◆ DIRECTION ◆
Report the number of lines where the string "their" occurs, and write nothing else.

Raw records
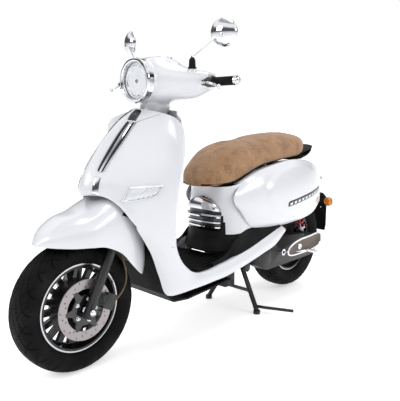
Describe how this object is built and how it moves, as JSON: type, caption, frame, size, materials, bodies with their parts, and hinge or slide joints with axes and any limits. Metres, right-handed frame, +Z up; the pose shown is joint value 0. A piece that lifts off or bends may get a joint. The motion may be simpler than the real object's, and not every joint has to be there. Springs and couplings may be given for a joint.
{
  "type": "moped scooter",
  "caption": "Step-through moped scooter with rounded leg shield, round headlamp, padded two-person seat, telescopic fork, swinging engine unit and a folding centre stand.",
  "frame": {"origin": "middle of the footprint on the floor: halfway along the scooter, on its middle plane", "axes": "+Z up; the scooter faces -Y; +X is its own left side"},
  "size_m": [0.6844, 1.84, 1.262],
  "materials": {
    "belly_pan": "black",
    "brake_caliper": "black cast",
    "brake_hose": "black hose",
    "centre_stand": "satin black",
    "column_grille": "chrome bars on black",
    "drive_case": "black cast",
    "engine_case": "cast",
    "floor_board": "ribbed black",
    "fork_sliders": "satin black",
    "front_axle": "plated steel",
    "front_brake_disc": "machined steel",
    "front_fender": "cool white gloss paint",
    "front_rim": "black with a polished lip",
    "front_turn_signals": "clear ribbed lens",
    "front_tyre": "rubber",
    "fuel_tank": "black",
    "handlebar": "black",
    "headlight_bezel": "polished",
    "headlight_lens": "clear",
    "headlight_reflector": "mirror",
    "headset_cover": "cool white gloss paint",
    "horn_button": "black",
    "ignition_key": "steel",
    "ignition_lock": "polished",
    "inner_leg_shield": "white",
    "instrument_cluster": "dial under a clear face",
    "kick_lever": "plated",
    "left_brake_lever": "polished",
    "left_grip": "black rubber",
    "left_mirror_head": "polished shell",
    "left_mirror_stem": "chrome with a rubber boot",
    "left_side_cowl": "cool white gloss paint",
    "leg_shield": "cool white gloss paint",
    "luggage_bucket": "black",
    "main_frame": "satin black powder coat",
    "muffler": "heat-proof black",
    "rear_axle": "steel",
    "rear_carrier": "white and satin black cast grab handle",
    "rear_mudguard": "black",
    "rear_rim": "black with a polished lip",
    "rear_turn_signals": "amber lens on a black stalk",
    "rear_tyre": "rubber",
    "right_brake_lever": "polished",
    "right_mirror_head": "polished shell",
    "right_mirror_stem": "chrome with a rubber boot",
    "right_side_cowl": "cool white gloss paint",
    "seat_base": "black",
    "seat_column": "cool white gloss paint",
    "seat_cushion": "tan suede cover over foam",
    "shock_body": "black",
    "shock_rod": "steel",
    "shock_spring": "red",
    "side_rails": "cool white gloss paint",
    "starter_button": "red",
    "steering_stem": "satin black",
    "switch_housings": "black",
    "tail_cover": "cool white gloss paint",
    "tail_light": "red lens",
    "throttle_grip": "black rubber",
    "turn_switch": "black"
  },
  "bodies": {
    "chassis": {"main_frame": "main_frame", "leg_shield": "leg_shield", "side_rails": "side_rails", "front_turn_signals": "front_turn_signals", "inner_leg_shield": "inner_leg_shield", "ignition_lock": "ignition_lock", "floor_board": "floor_board", "belly_pan": "belly_pan", "seat_column": "seat_column", "column_grille": "column_grille", "left_side_cowl": "left_side_cowl", "right_side_cowl": "right_side_cowl", "tail_cover": "tail_cover", "tail_light": "tail_light", "rear_carrier": "rear_carrier", "rear_mudguard": "rear_mudguard", "rear_turn_signals": "rear_turn_signals", "luggage_bucket": "luggage_bucket", "fuel_tank": "fuel_tank"},
    "steering": {"steering_stem": "steering_stem", "handlebar": "handlebar", "headset_cover": "headset_cover", "headlight_bezel": "headlight_bezel", "headlight_lens": "headlight_lens", "headlight_reflector": "headlight_reflector", "instrument_cluster": "instrument_cluster", "switch_housings": "switch_housings", "left_grip": "left_grip", "front_fender": "front_fender", "brake_hose": "brake_hose"},
    "throttle": {"throttle_grip": "throttle_grip"},
    "left_lever": {"left_brake_lever": "left_brake_lever"},
    "right_lever": {"right_brake_lever": "right_brake_lever"},
    "horn_switch": {"horn_button": "horn_button"},
    "starter_switch": {"starter_button": "starter_button"},
    "signal_switch": {"turn_switch": "turn_switch"},
    "left_mirror_arm": {"left_mirror_stem": "left_mirror_stem"},
    "right_mirror_arm": {"right_mirror_stem": "right_mirror_stem"},
    "left_mirror": {"left_mirror_head": "left_mirror_head"},
    "right_mirror": {"right_mirror_head": "right_mirror_head"},
    "key": {"ignition_key": "ignition_key"},
    "fork_lower": {"fork_sliders": "fork_sliders", "front_axle": "front_axle", "brake_caliper": "brake_caliper"},
    "front_wheel": {"front_tyre": "front_tyre", "front_rim": "front_rim", "front_brake_disc": "front_brake_disc"},
    "engine_unit": {"engine_case": "engine_case", "drive_case": "drive_case", "muffler": "muffler"},
    "rear_wheel": {"rear_tyre": "rear_tyre", "rear_rim": "rear_rim", "rear_axle": "rear_axle"},
    "kick_start": {"kick_lever": "kick_lever"},
    "shock_upper": {"shock_body": "shock_body", "shock_spring": "shock_spring"},
    "shock_lower": {"shock_rod": "shock_rod"},
    "stand": {"centre_stand": "centre_stand"},
    "seat": {"seat_cushion": "seat_cushion", "seat_base": "seat_base"}
  },
  "joints": [
    {"name": "steer", "type": "hinge", "parent": "chassis", "child": "steering", "pos_m": [0, -0.45257, 0.62373], "axis": [0, 0.454, 0.891], "range_deg": [-20, 20]},
    {"name": "fork_travel", "type": "slide", "parent": "steering", "child": "fork_lower", "axis": [0, 0.454, 0.891], "range_m": [0, 0.06], "stiffness_N_per_m": 9000, "springref_m": -0.06, "deforming": ["brake_hose"]},
    {"name": "front_wheel_spin", "type": "hinge", "parent": "fork_lower", "child": "front_wheel", "pos_m": [0, -0.6836, 0.2364], "axis": [1, 0, 0], "continuous": true},
    {"name": "throttle_twist", "type": "hinge", "parent": "steering", "child": "throttle", "pos_m": [-0.28, -0.19887, 1.03509], "axis": [-0.9792, 0.2003, 0.0312], "range_deg": [0, 75], "stiffness_Nm_per_rad": 0.35, "springref_deg": -17.19},
    {"name": "left_brake_pull", "type": "hinge", "parent": "steering", "child": "left_lever", "pos_m": [0.224, -0.24333, 1.02931], "axis": [0, 0, 1], "range_deg": [0, 14], "stiffness_Nm_per_rad": 2, "springref_deg": -11.46},
    {"name": "right_brake_pull", "type": "hinge", "parent": "steering", "child": "right_lever", "pos_m": [-0.224, -0.24333, 1.02931], "axis": [0, 0, -1], "range_deg": [0, 14], "stiffness_Nm_per_rad": 2, "springref_deg": -11.46},
    {"name": "horn_press", "type": "slide", "parent": "steering", "child": "horn_switch", "axis": [0, -1, 0], "range_m": [0, 0.0012], "stiffness_N_per_m": 400, "springref_m": -0.002},
    {"name": "starter_press", "type": "slide", "parent": "steering", "child": "starter_switch", "axis": [0, -1, 0], "range_m": [0, 0.0012], "stiffness_N_per_m": 400, "springref_m": -0.002},
    {"name": "turn_signal_slide", "type": "slide", "parent": "steering", "child": "signal_switch", "axis": [1, 0, 0], "range_m": [-0.003, 0.003]},
    {"name": "left_mirror_swivel", "type": "hinge", "parent": "steering", "child": "left_mirror_arm", "pos_m": [0.16, -0.2436, 1.084], "axis": [0, 0, 1], "range_deg": [-10, 25]},
    {"name": "right_mirror_swivel", "type": "hinge", "parent": "steering", "child": "right_mirror_arm", "pos_m": [-0.16, -0.2436, 1.084], "axis": [0, 0, -1], "range_deg": [-10, 25]},
    {"name": "left_mirror_tilt", "type": "hinge", "parent": "left_mirror_arm", "child": "left_mirror", "pos_m": [0.265, -0.1986, 1.207], "axis": [1, 0, 0], "range_deg": [-12, 12]},
    {"name": "right_mirror_tilt", "type": "hinge", "parent": "right_mirror_arm", "child": "right_mirror", "pos_m": [-0.265, -0.1986, 1.207], "axis": [1, 0, 0], "range_deg": [-12, 12]},
    {"name": "key_turn", "type": "hinge", "parent": "chassis", "child": "key", "pos_m": [-0.062, -0.2586, 0.8], "axis": [0, 1, 0], "range_deg": [0, 90]},
    {"name": "engine_swing", "type": "hinge", "parent": "chassis", "child": "engine_unit", "pos_m": [0, 0.2214, 0.385], "axis": [1, 0, 0], "range_deg": [0, 9], "stiffness_Nm_per_rad": 1800, "springref_deg": -6.88},
    {"name": "rear_wheel_spin", "type": "hinge", "parent": "engine_unit", "child": "rear_wheel", "pos_m": [0, 0.6314, 0.2584], "axis": [1, 0, 0], "continuous": true},
    {"name": "kick_start_push", "type": "hinge", "parent": "engine_unit", "child": "kick_start", "pos_m": [0.17, 0.3664, 0.266], "axis": [-1, 0, 0], "range_deg": [0, 40], "stiffness_Nm_per_rad": 6, "springref_deg": -28.65},
    {"name": "shock_tilt", "type": "hinge", "parent": "chassis", "child": "shock_upper", "pos_m": [0.112, 0.5564, 0.598], "axis": [1, 0, 0], "range_deg": [0, 3.88]},
    {"name": "shock_stroke", "type": "slide", "parent": "shock_upper", "child": "shock_lower", "axis": [0, -0.1609, 0.987], "range_m": [0, 0.05861], "deforming": ["shock_spring"]},
    {"name": "stand_fold", "type": "hinge", "parent": "chassis", "child": "stand", "pos_m": [0, 0.2214, 0.198], "axis": [1, 0, 0], "range_deg": [0, 72]},
    {"name": "seat_open", "type": "hinge", "parent": "chassis", "child": "seat", "pos_m": [0, 0.0164, 0.6], "axis": [1, 0, 0], "range_deg": [0, 65]}
  ],
  "couplings": [
    {"joint": "shock_tilt", "follows": "engine_swing", "ratio": 0.42562},
    {"joint": "shock_stroke", "follows": "engine_swing", "m_per_rad": 0.36993}
  ]
}
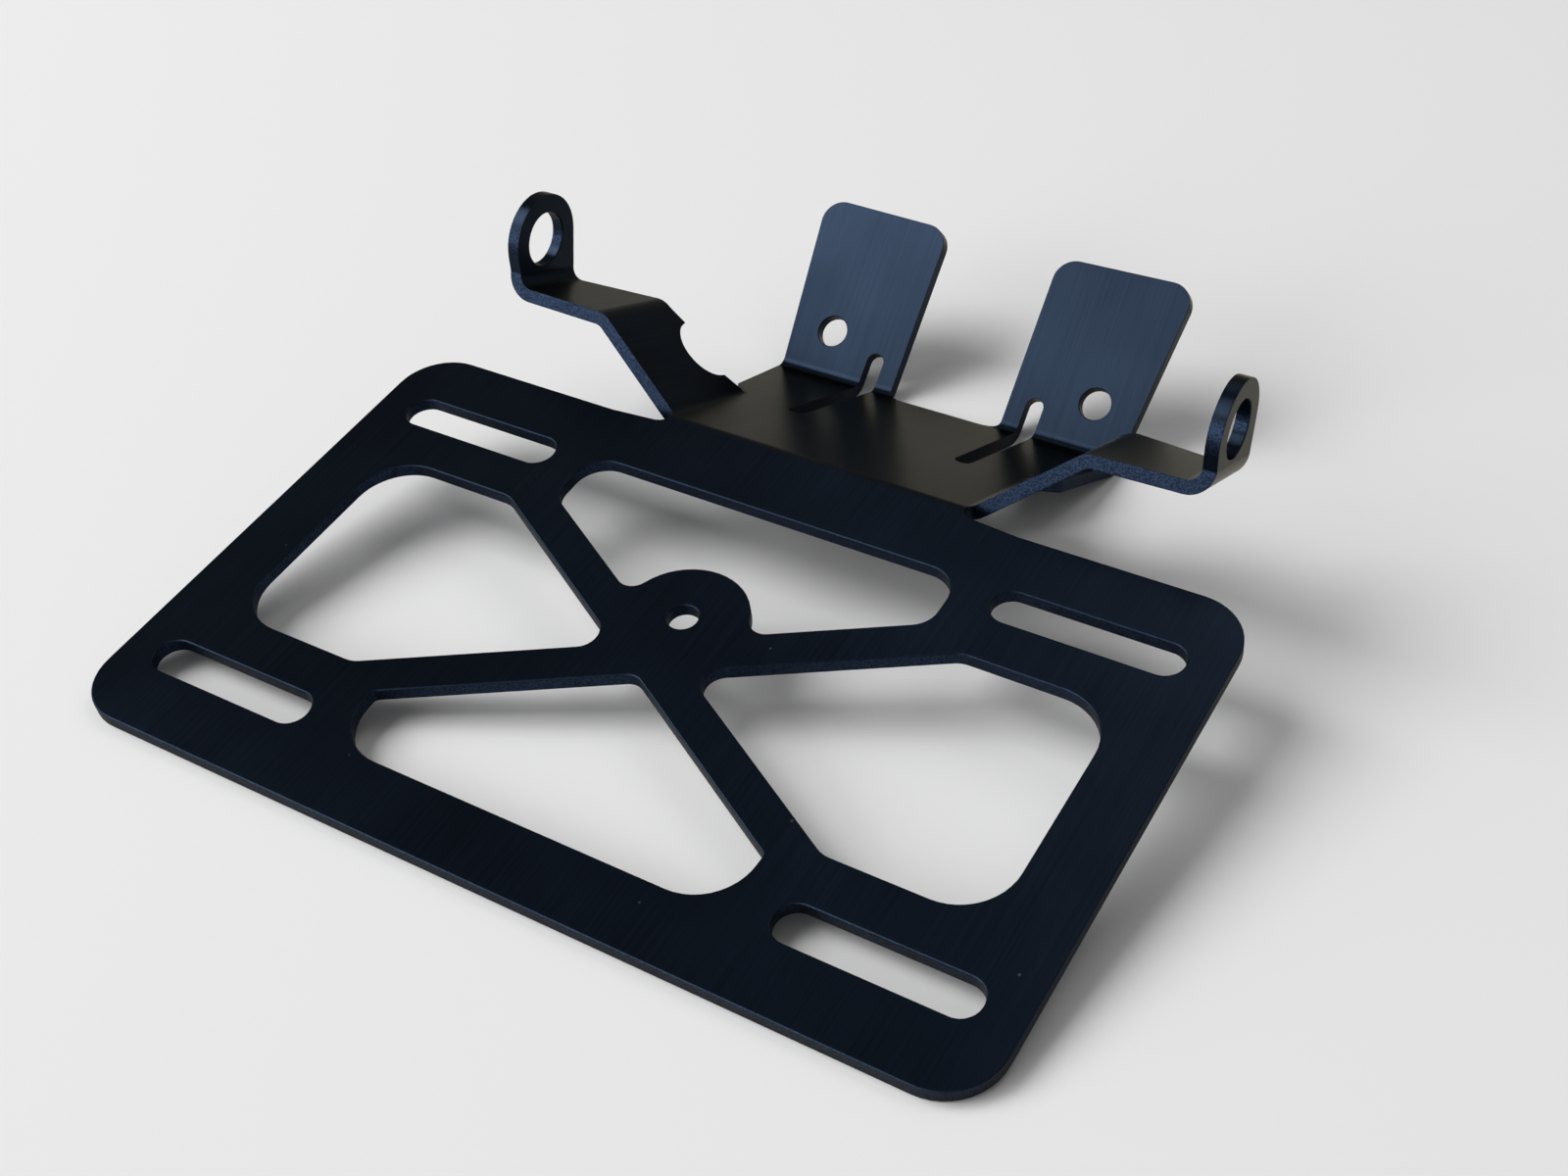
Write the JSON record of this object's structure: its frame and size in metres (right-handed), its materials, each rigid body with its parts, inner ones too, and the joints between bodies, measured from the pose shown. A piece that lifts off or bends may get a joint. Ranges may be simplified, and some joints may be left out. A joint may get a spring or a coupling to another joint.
{
  "type": "tail tidy",
  "caption": "Folded sheet-metal tail tidy for a motorcycle: slotted licence plate panel with windows, web, two bolt tabs and two indicator ears.",
  "frame": {"origin": "centre of the four plate slots, on the front face of the plate panel", "axes": "+Z out of the plate panel's front face, towards a viewer behind the motorcycle; +Y up the plate panel, towards the web and the tabs; X across, with the two halves mirrored in x = 0"},
  "size_m": [0.172, 0.1824, 0.0533],
  "materials": {
    "anodised_sheet": "brushed, black to navy anodised, satin"
  },
  "bodies": {
    "root": {"tail_tidy_bracket": "anodised_sheet"}
  },
  "joints": []
}
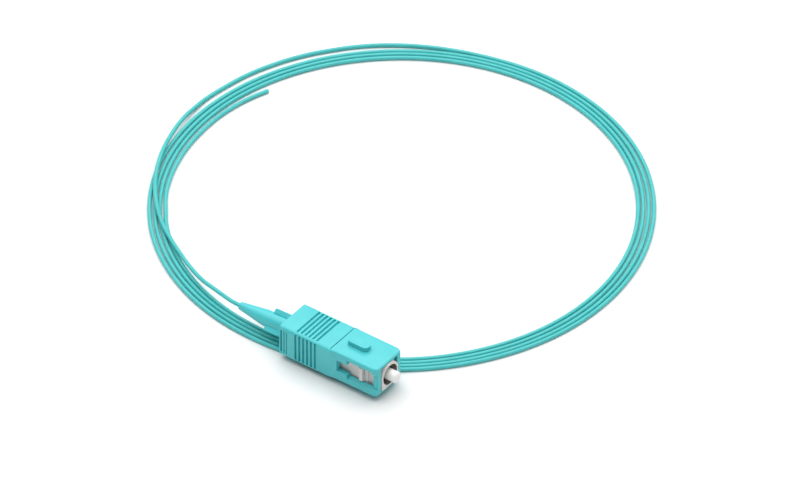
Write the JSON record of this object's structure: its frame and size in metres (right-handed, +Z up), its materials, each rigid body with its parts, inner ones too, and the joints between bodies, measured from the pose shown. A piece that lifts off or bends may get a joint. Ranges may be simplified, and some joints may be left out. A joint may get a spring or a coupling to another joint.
{
  "type": "fibre optic pigtail",
  "caption": "Square push-pull fibre plug with a ceramic ferrule, side windows and tapered boot, on a flat coil of thin buffered fibre that ends cut off.",
  "frame": {"origin": "centre of the ferrule's flat tip face", "axes": "+X out of the mating end along the ferrule, +Z up through the key; the plug lies on its coil, whose underside is the floor"},
  "size_m": [0.1079, 0.1075, 0.0099],
  "materials": {
    "aqua_plastic": "satin moulded",
    "fibre_buffer": "satin extruded",
    "ivory_plastic": "satin moulded",
    "ceramic": "polished",
    "nickel_plate": "plated",
    "spring_steel": "drawn wire"
  },
  "bodies": {
    "plug": {"plug_frame": "ivory_plastic", "spring": "spring_steel", "rear_body": "ivory_plastic", "boot": "aqua_plastic", "fibre_lead": "fibre_buffer", "fibre_coil": "fibre_buffer", "fibre_tail": "fibre_buffer"},
    "shell": {"outer_housing": "aqua_plastic"},
    "ferrule": {"ferrule": "ceramic", "ferrule_flange": "nickel_plate"}
  },
  "joints": [
    {"name": "shell_slide", "type": "slide", "parent": "plug", "child": "shell", "axis": [1, 0, 0], "range_m": [-0.002, 0]},
    {"name": "ferrule_float", "type": "slide", "parent": "plug", "child": "ferrule", "axis": [1, 0, 0], "range_m": [-0.001, 0], "stiffness_N_per_m": 1000, "deforming": ["spring"]}
  ]
}
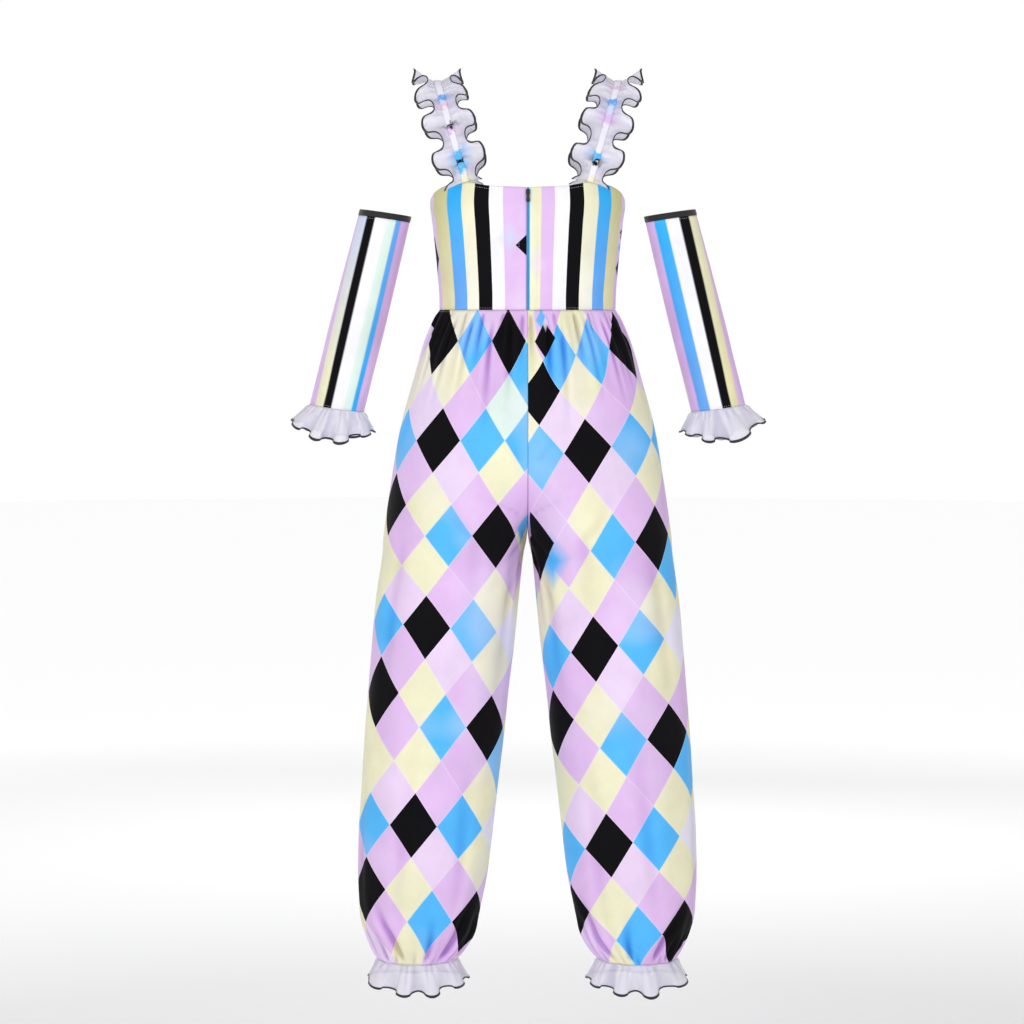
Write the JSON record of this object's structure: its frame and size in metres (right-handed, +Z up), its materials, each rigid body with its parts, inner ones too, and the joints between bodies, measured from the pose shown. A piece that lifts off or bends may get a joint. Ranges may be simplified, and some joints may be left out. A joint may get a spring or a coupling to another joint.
{
  "type": "clown jumpsuit",
  "caption": "Sleeveless clown jumpsuit, hollow as worn: striped bodice with ruffled straps and a back zip, full diamond-print legs with ruffled ankles, and loose ruffled sleeves.",
  "frame": {"origin": "midway between the crests of the two shoulder straps, at their underside, where the wearer's shoulders carry the garment", "axes": "+Z up along the body, +X to the wearer's right, -Y towards the back with its zip"},
  "size_m": [0.729, 0.2556, 1.3884],
  "materials": {
    "striped_satin": "polyester satin in plain stripes of lilac, white, black, cream and blue, soft sheen",
    "diamond_satin": "polyester satin in a diamond print of lilac, cream, blue and black, soft sheen",
    "organza": "crisp sheer white organza with a fine black rolled hem",
    "black_binding": "black elastic binding, matte",
    "blue_zip": "blue nylon zip chain",
    "black_metal": "black painted zip slider and pull, semi-gloss"
  },
  "bodies": {
    "garment": {"bodice_back_left": "striped_satin", "bodice_back_right": "striped_satin", "bodice_front": "striped_satin", "strap_left": "striped_satin", "strap_right": "striped_satin", "strap_ruffle_left": "organza", "strap_ruffle_right": "organza", "zip_tape": "blue_zip", "zip_slider": "black_metal", "leg_left_back": "diamond_satin", "leg_left_front": "diamond_satin", "leg_right_back": "diamond_satin", "leg_right_front": "diamond_satin", "ankle_ruffle_left": "organza", "ankle_ruffle_right": "organza", "sleeve_left": "striped_satin", "sleeve_right": "striped_satin", "sleeve_band_left": "black_binding", "sleeve_band_right": "black_binding", "sleeve_ruffle_left": "organza", "sleeve_ruffle_right": "organza"},
    "zip_pull": {"zip_pull": "black_metal"}
  },
  "joints": [
    {"name": "zip_pull_swing", "type": "hinge", "parent": "garment", "child": "zip_pull", "pos_m": [0, -0.10259, -0.1665], "axis": [-1, 0, 0], "range_deg": [0, 150]}
  ]
}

◆ WORKED SOLUTION ◆
2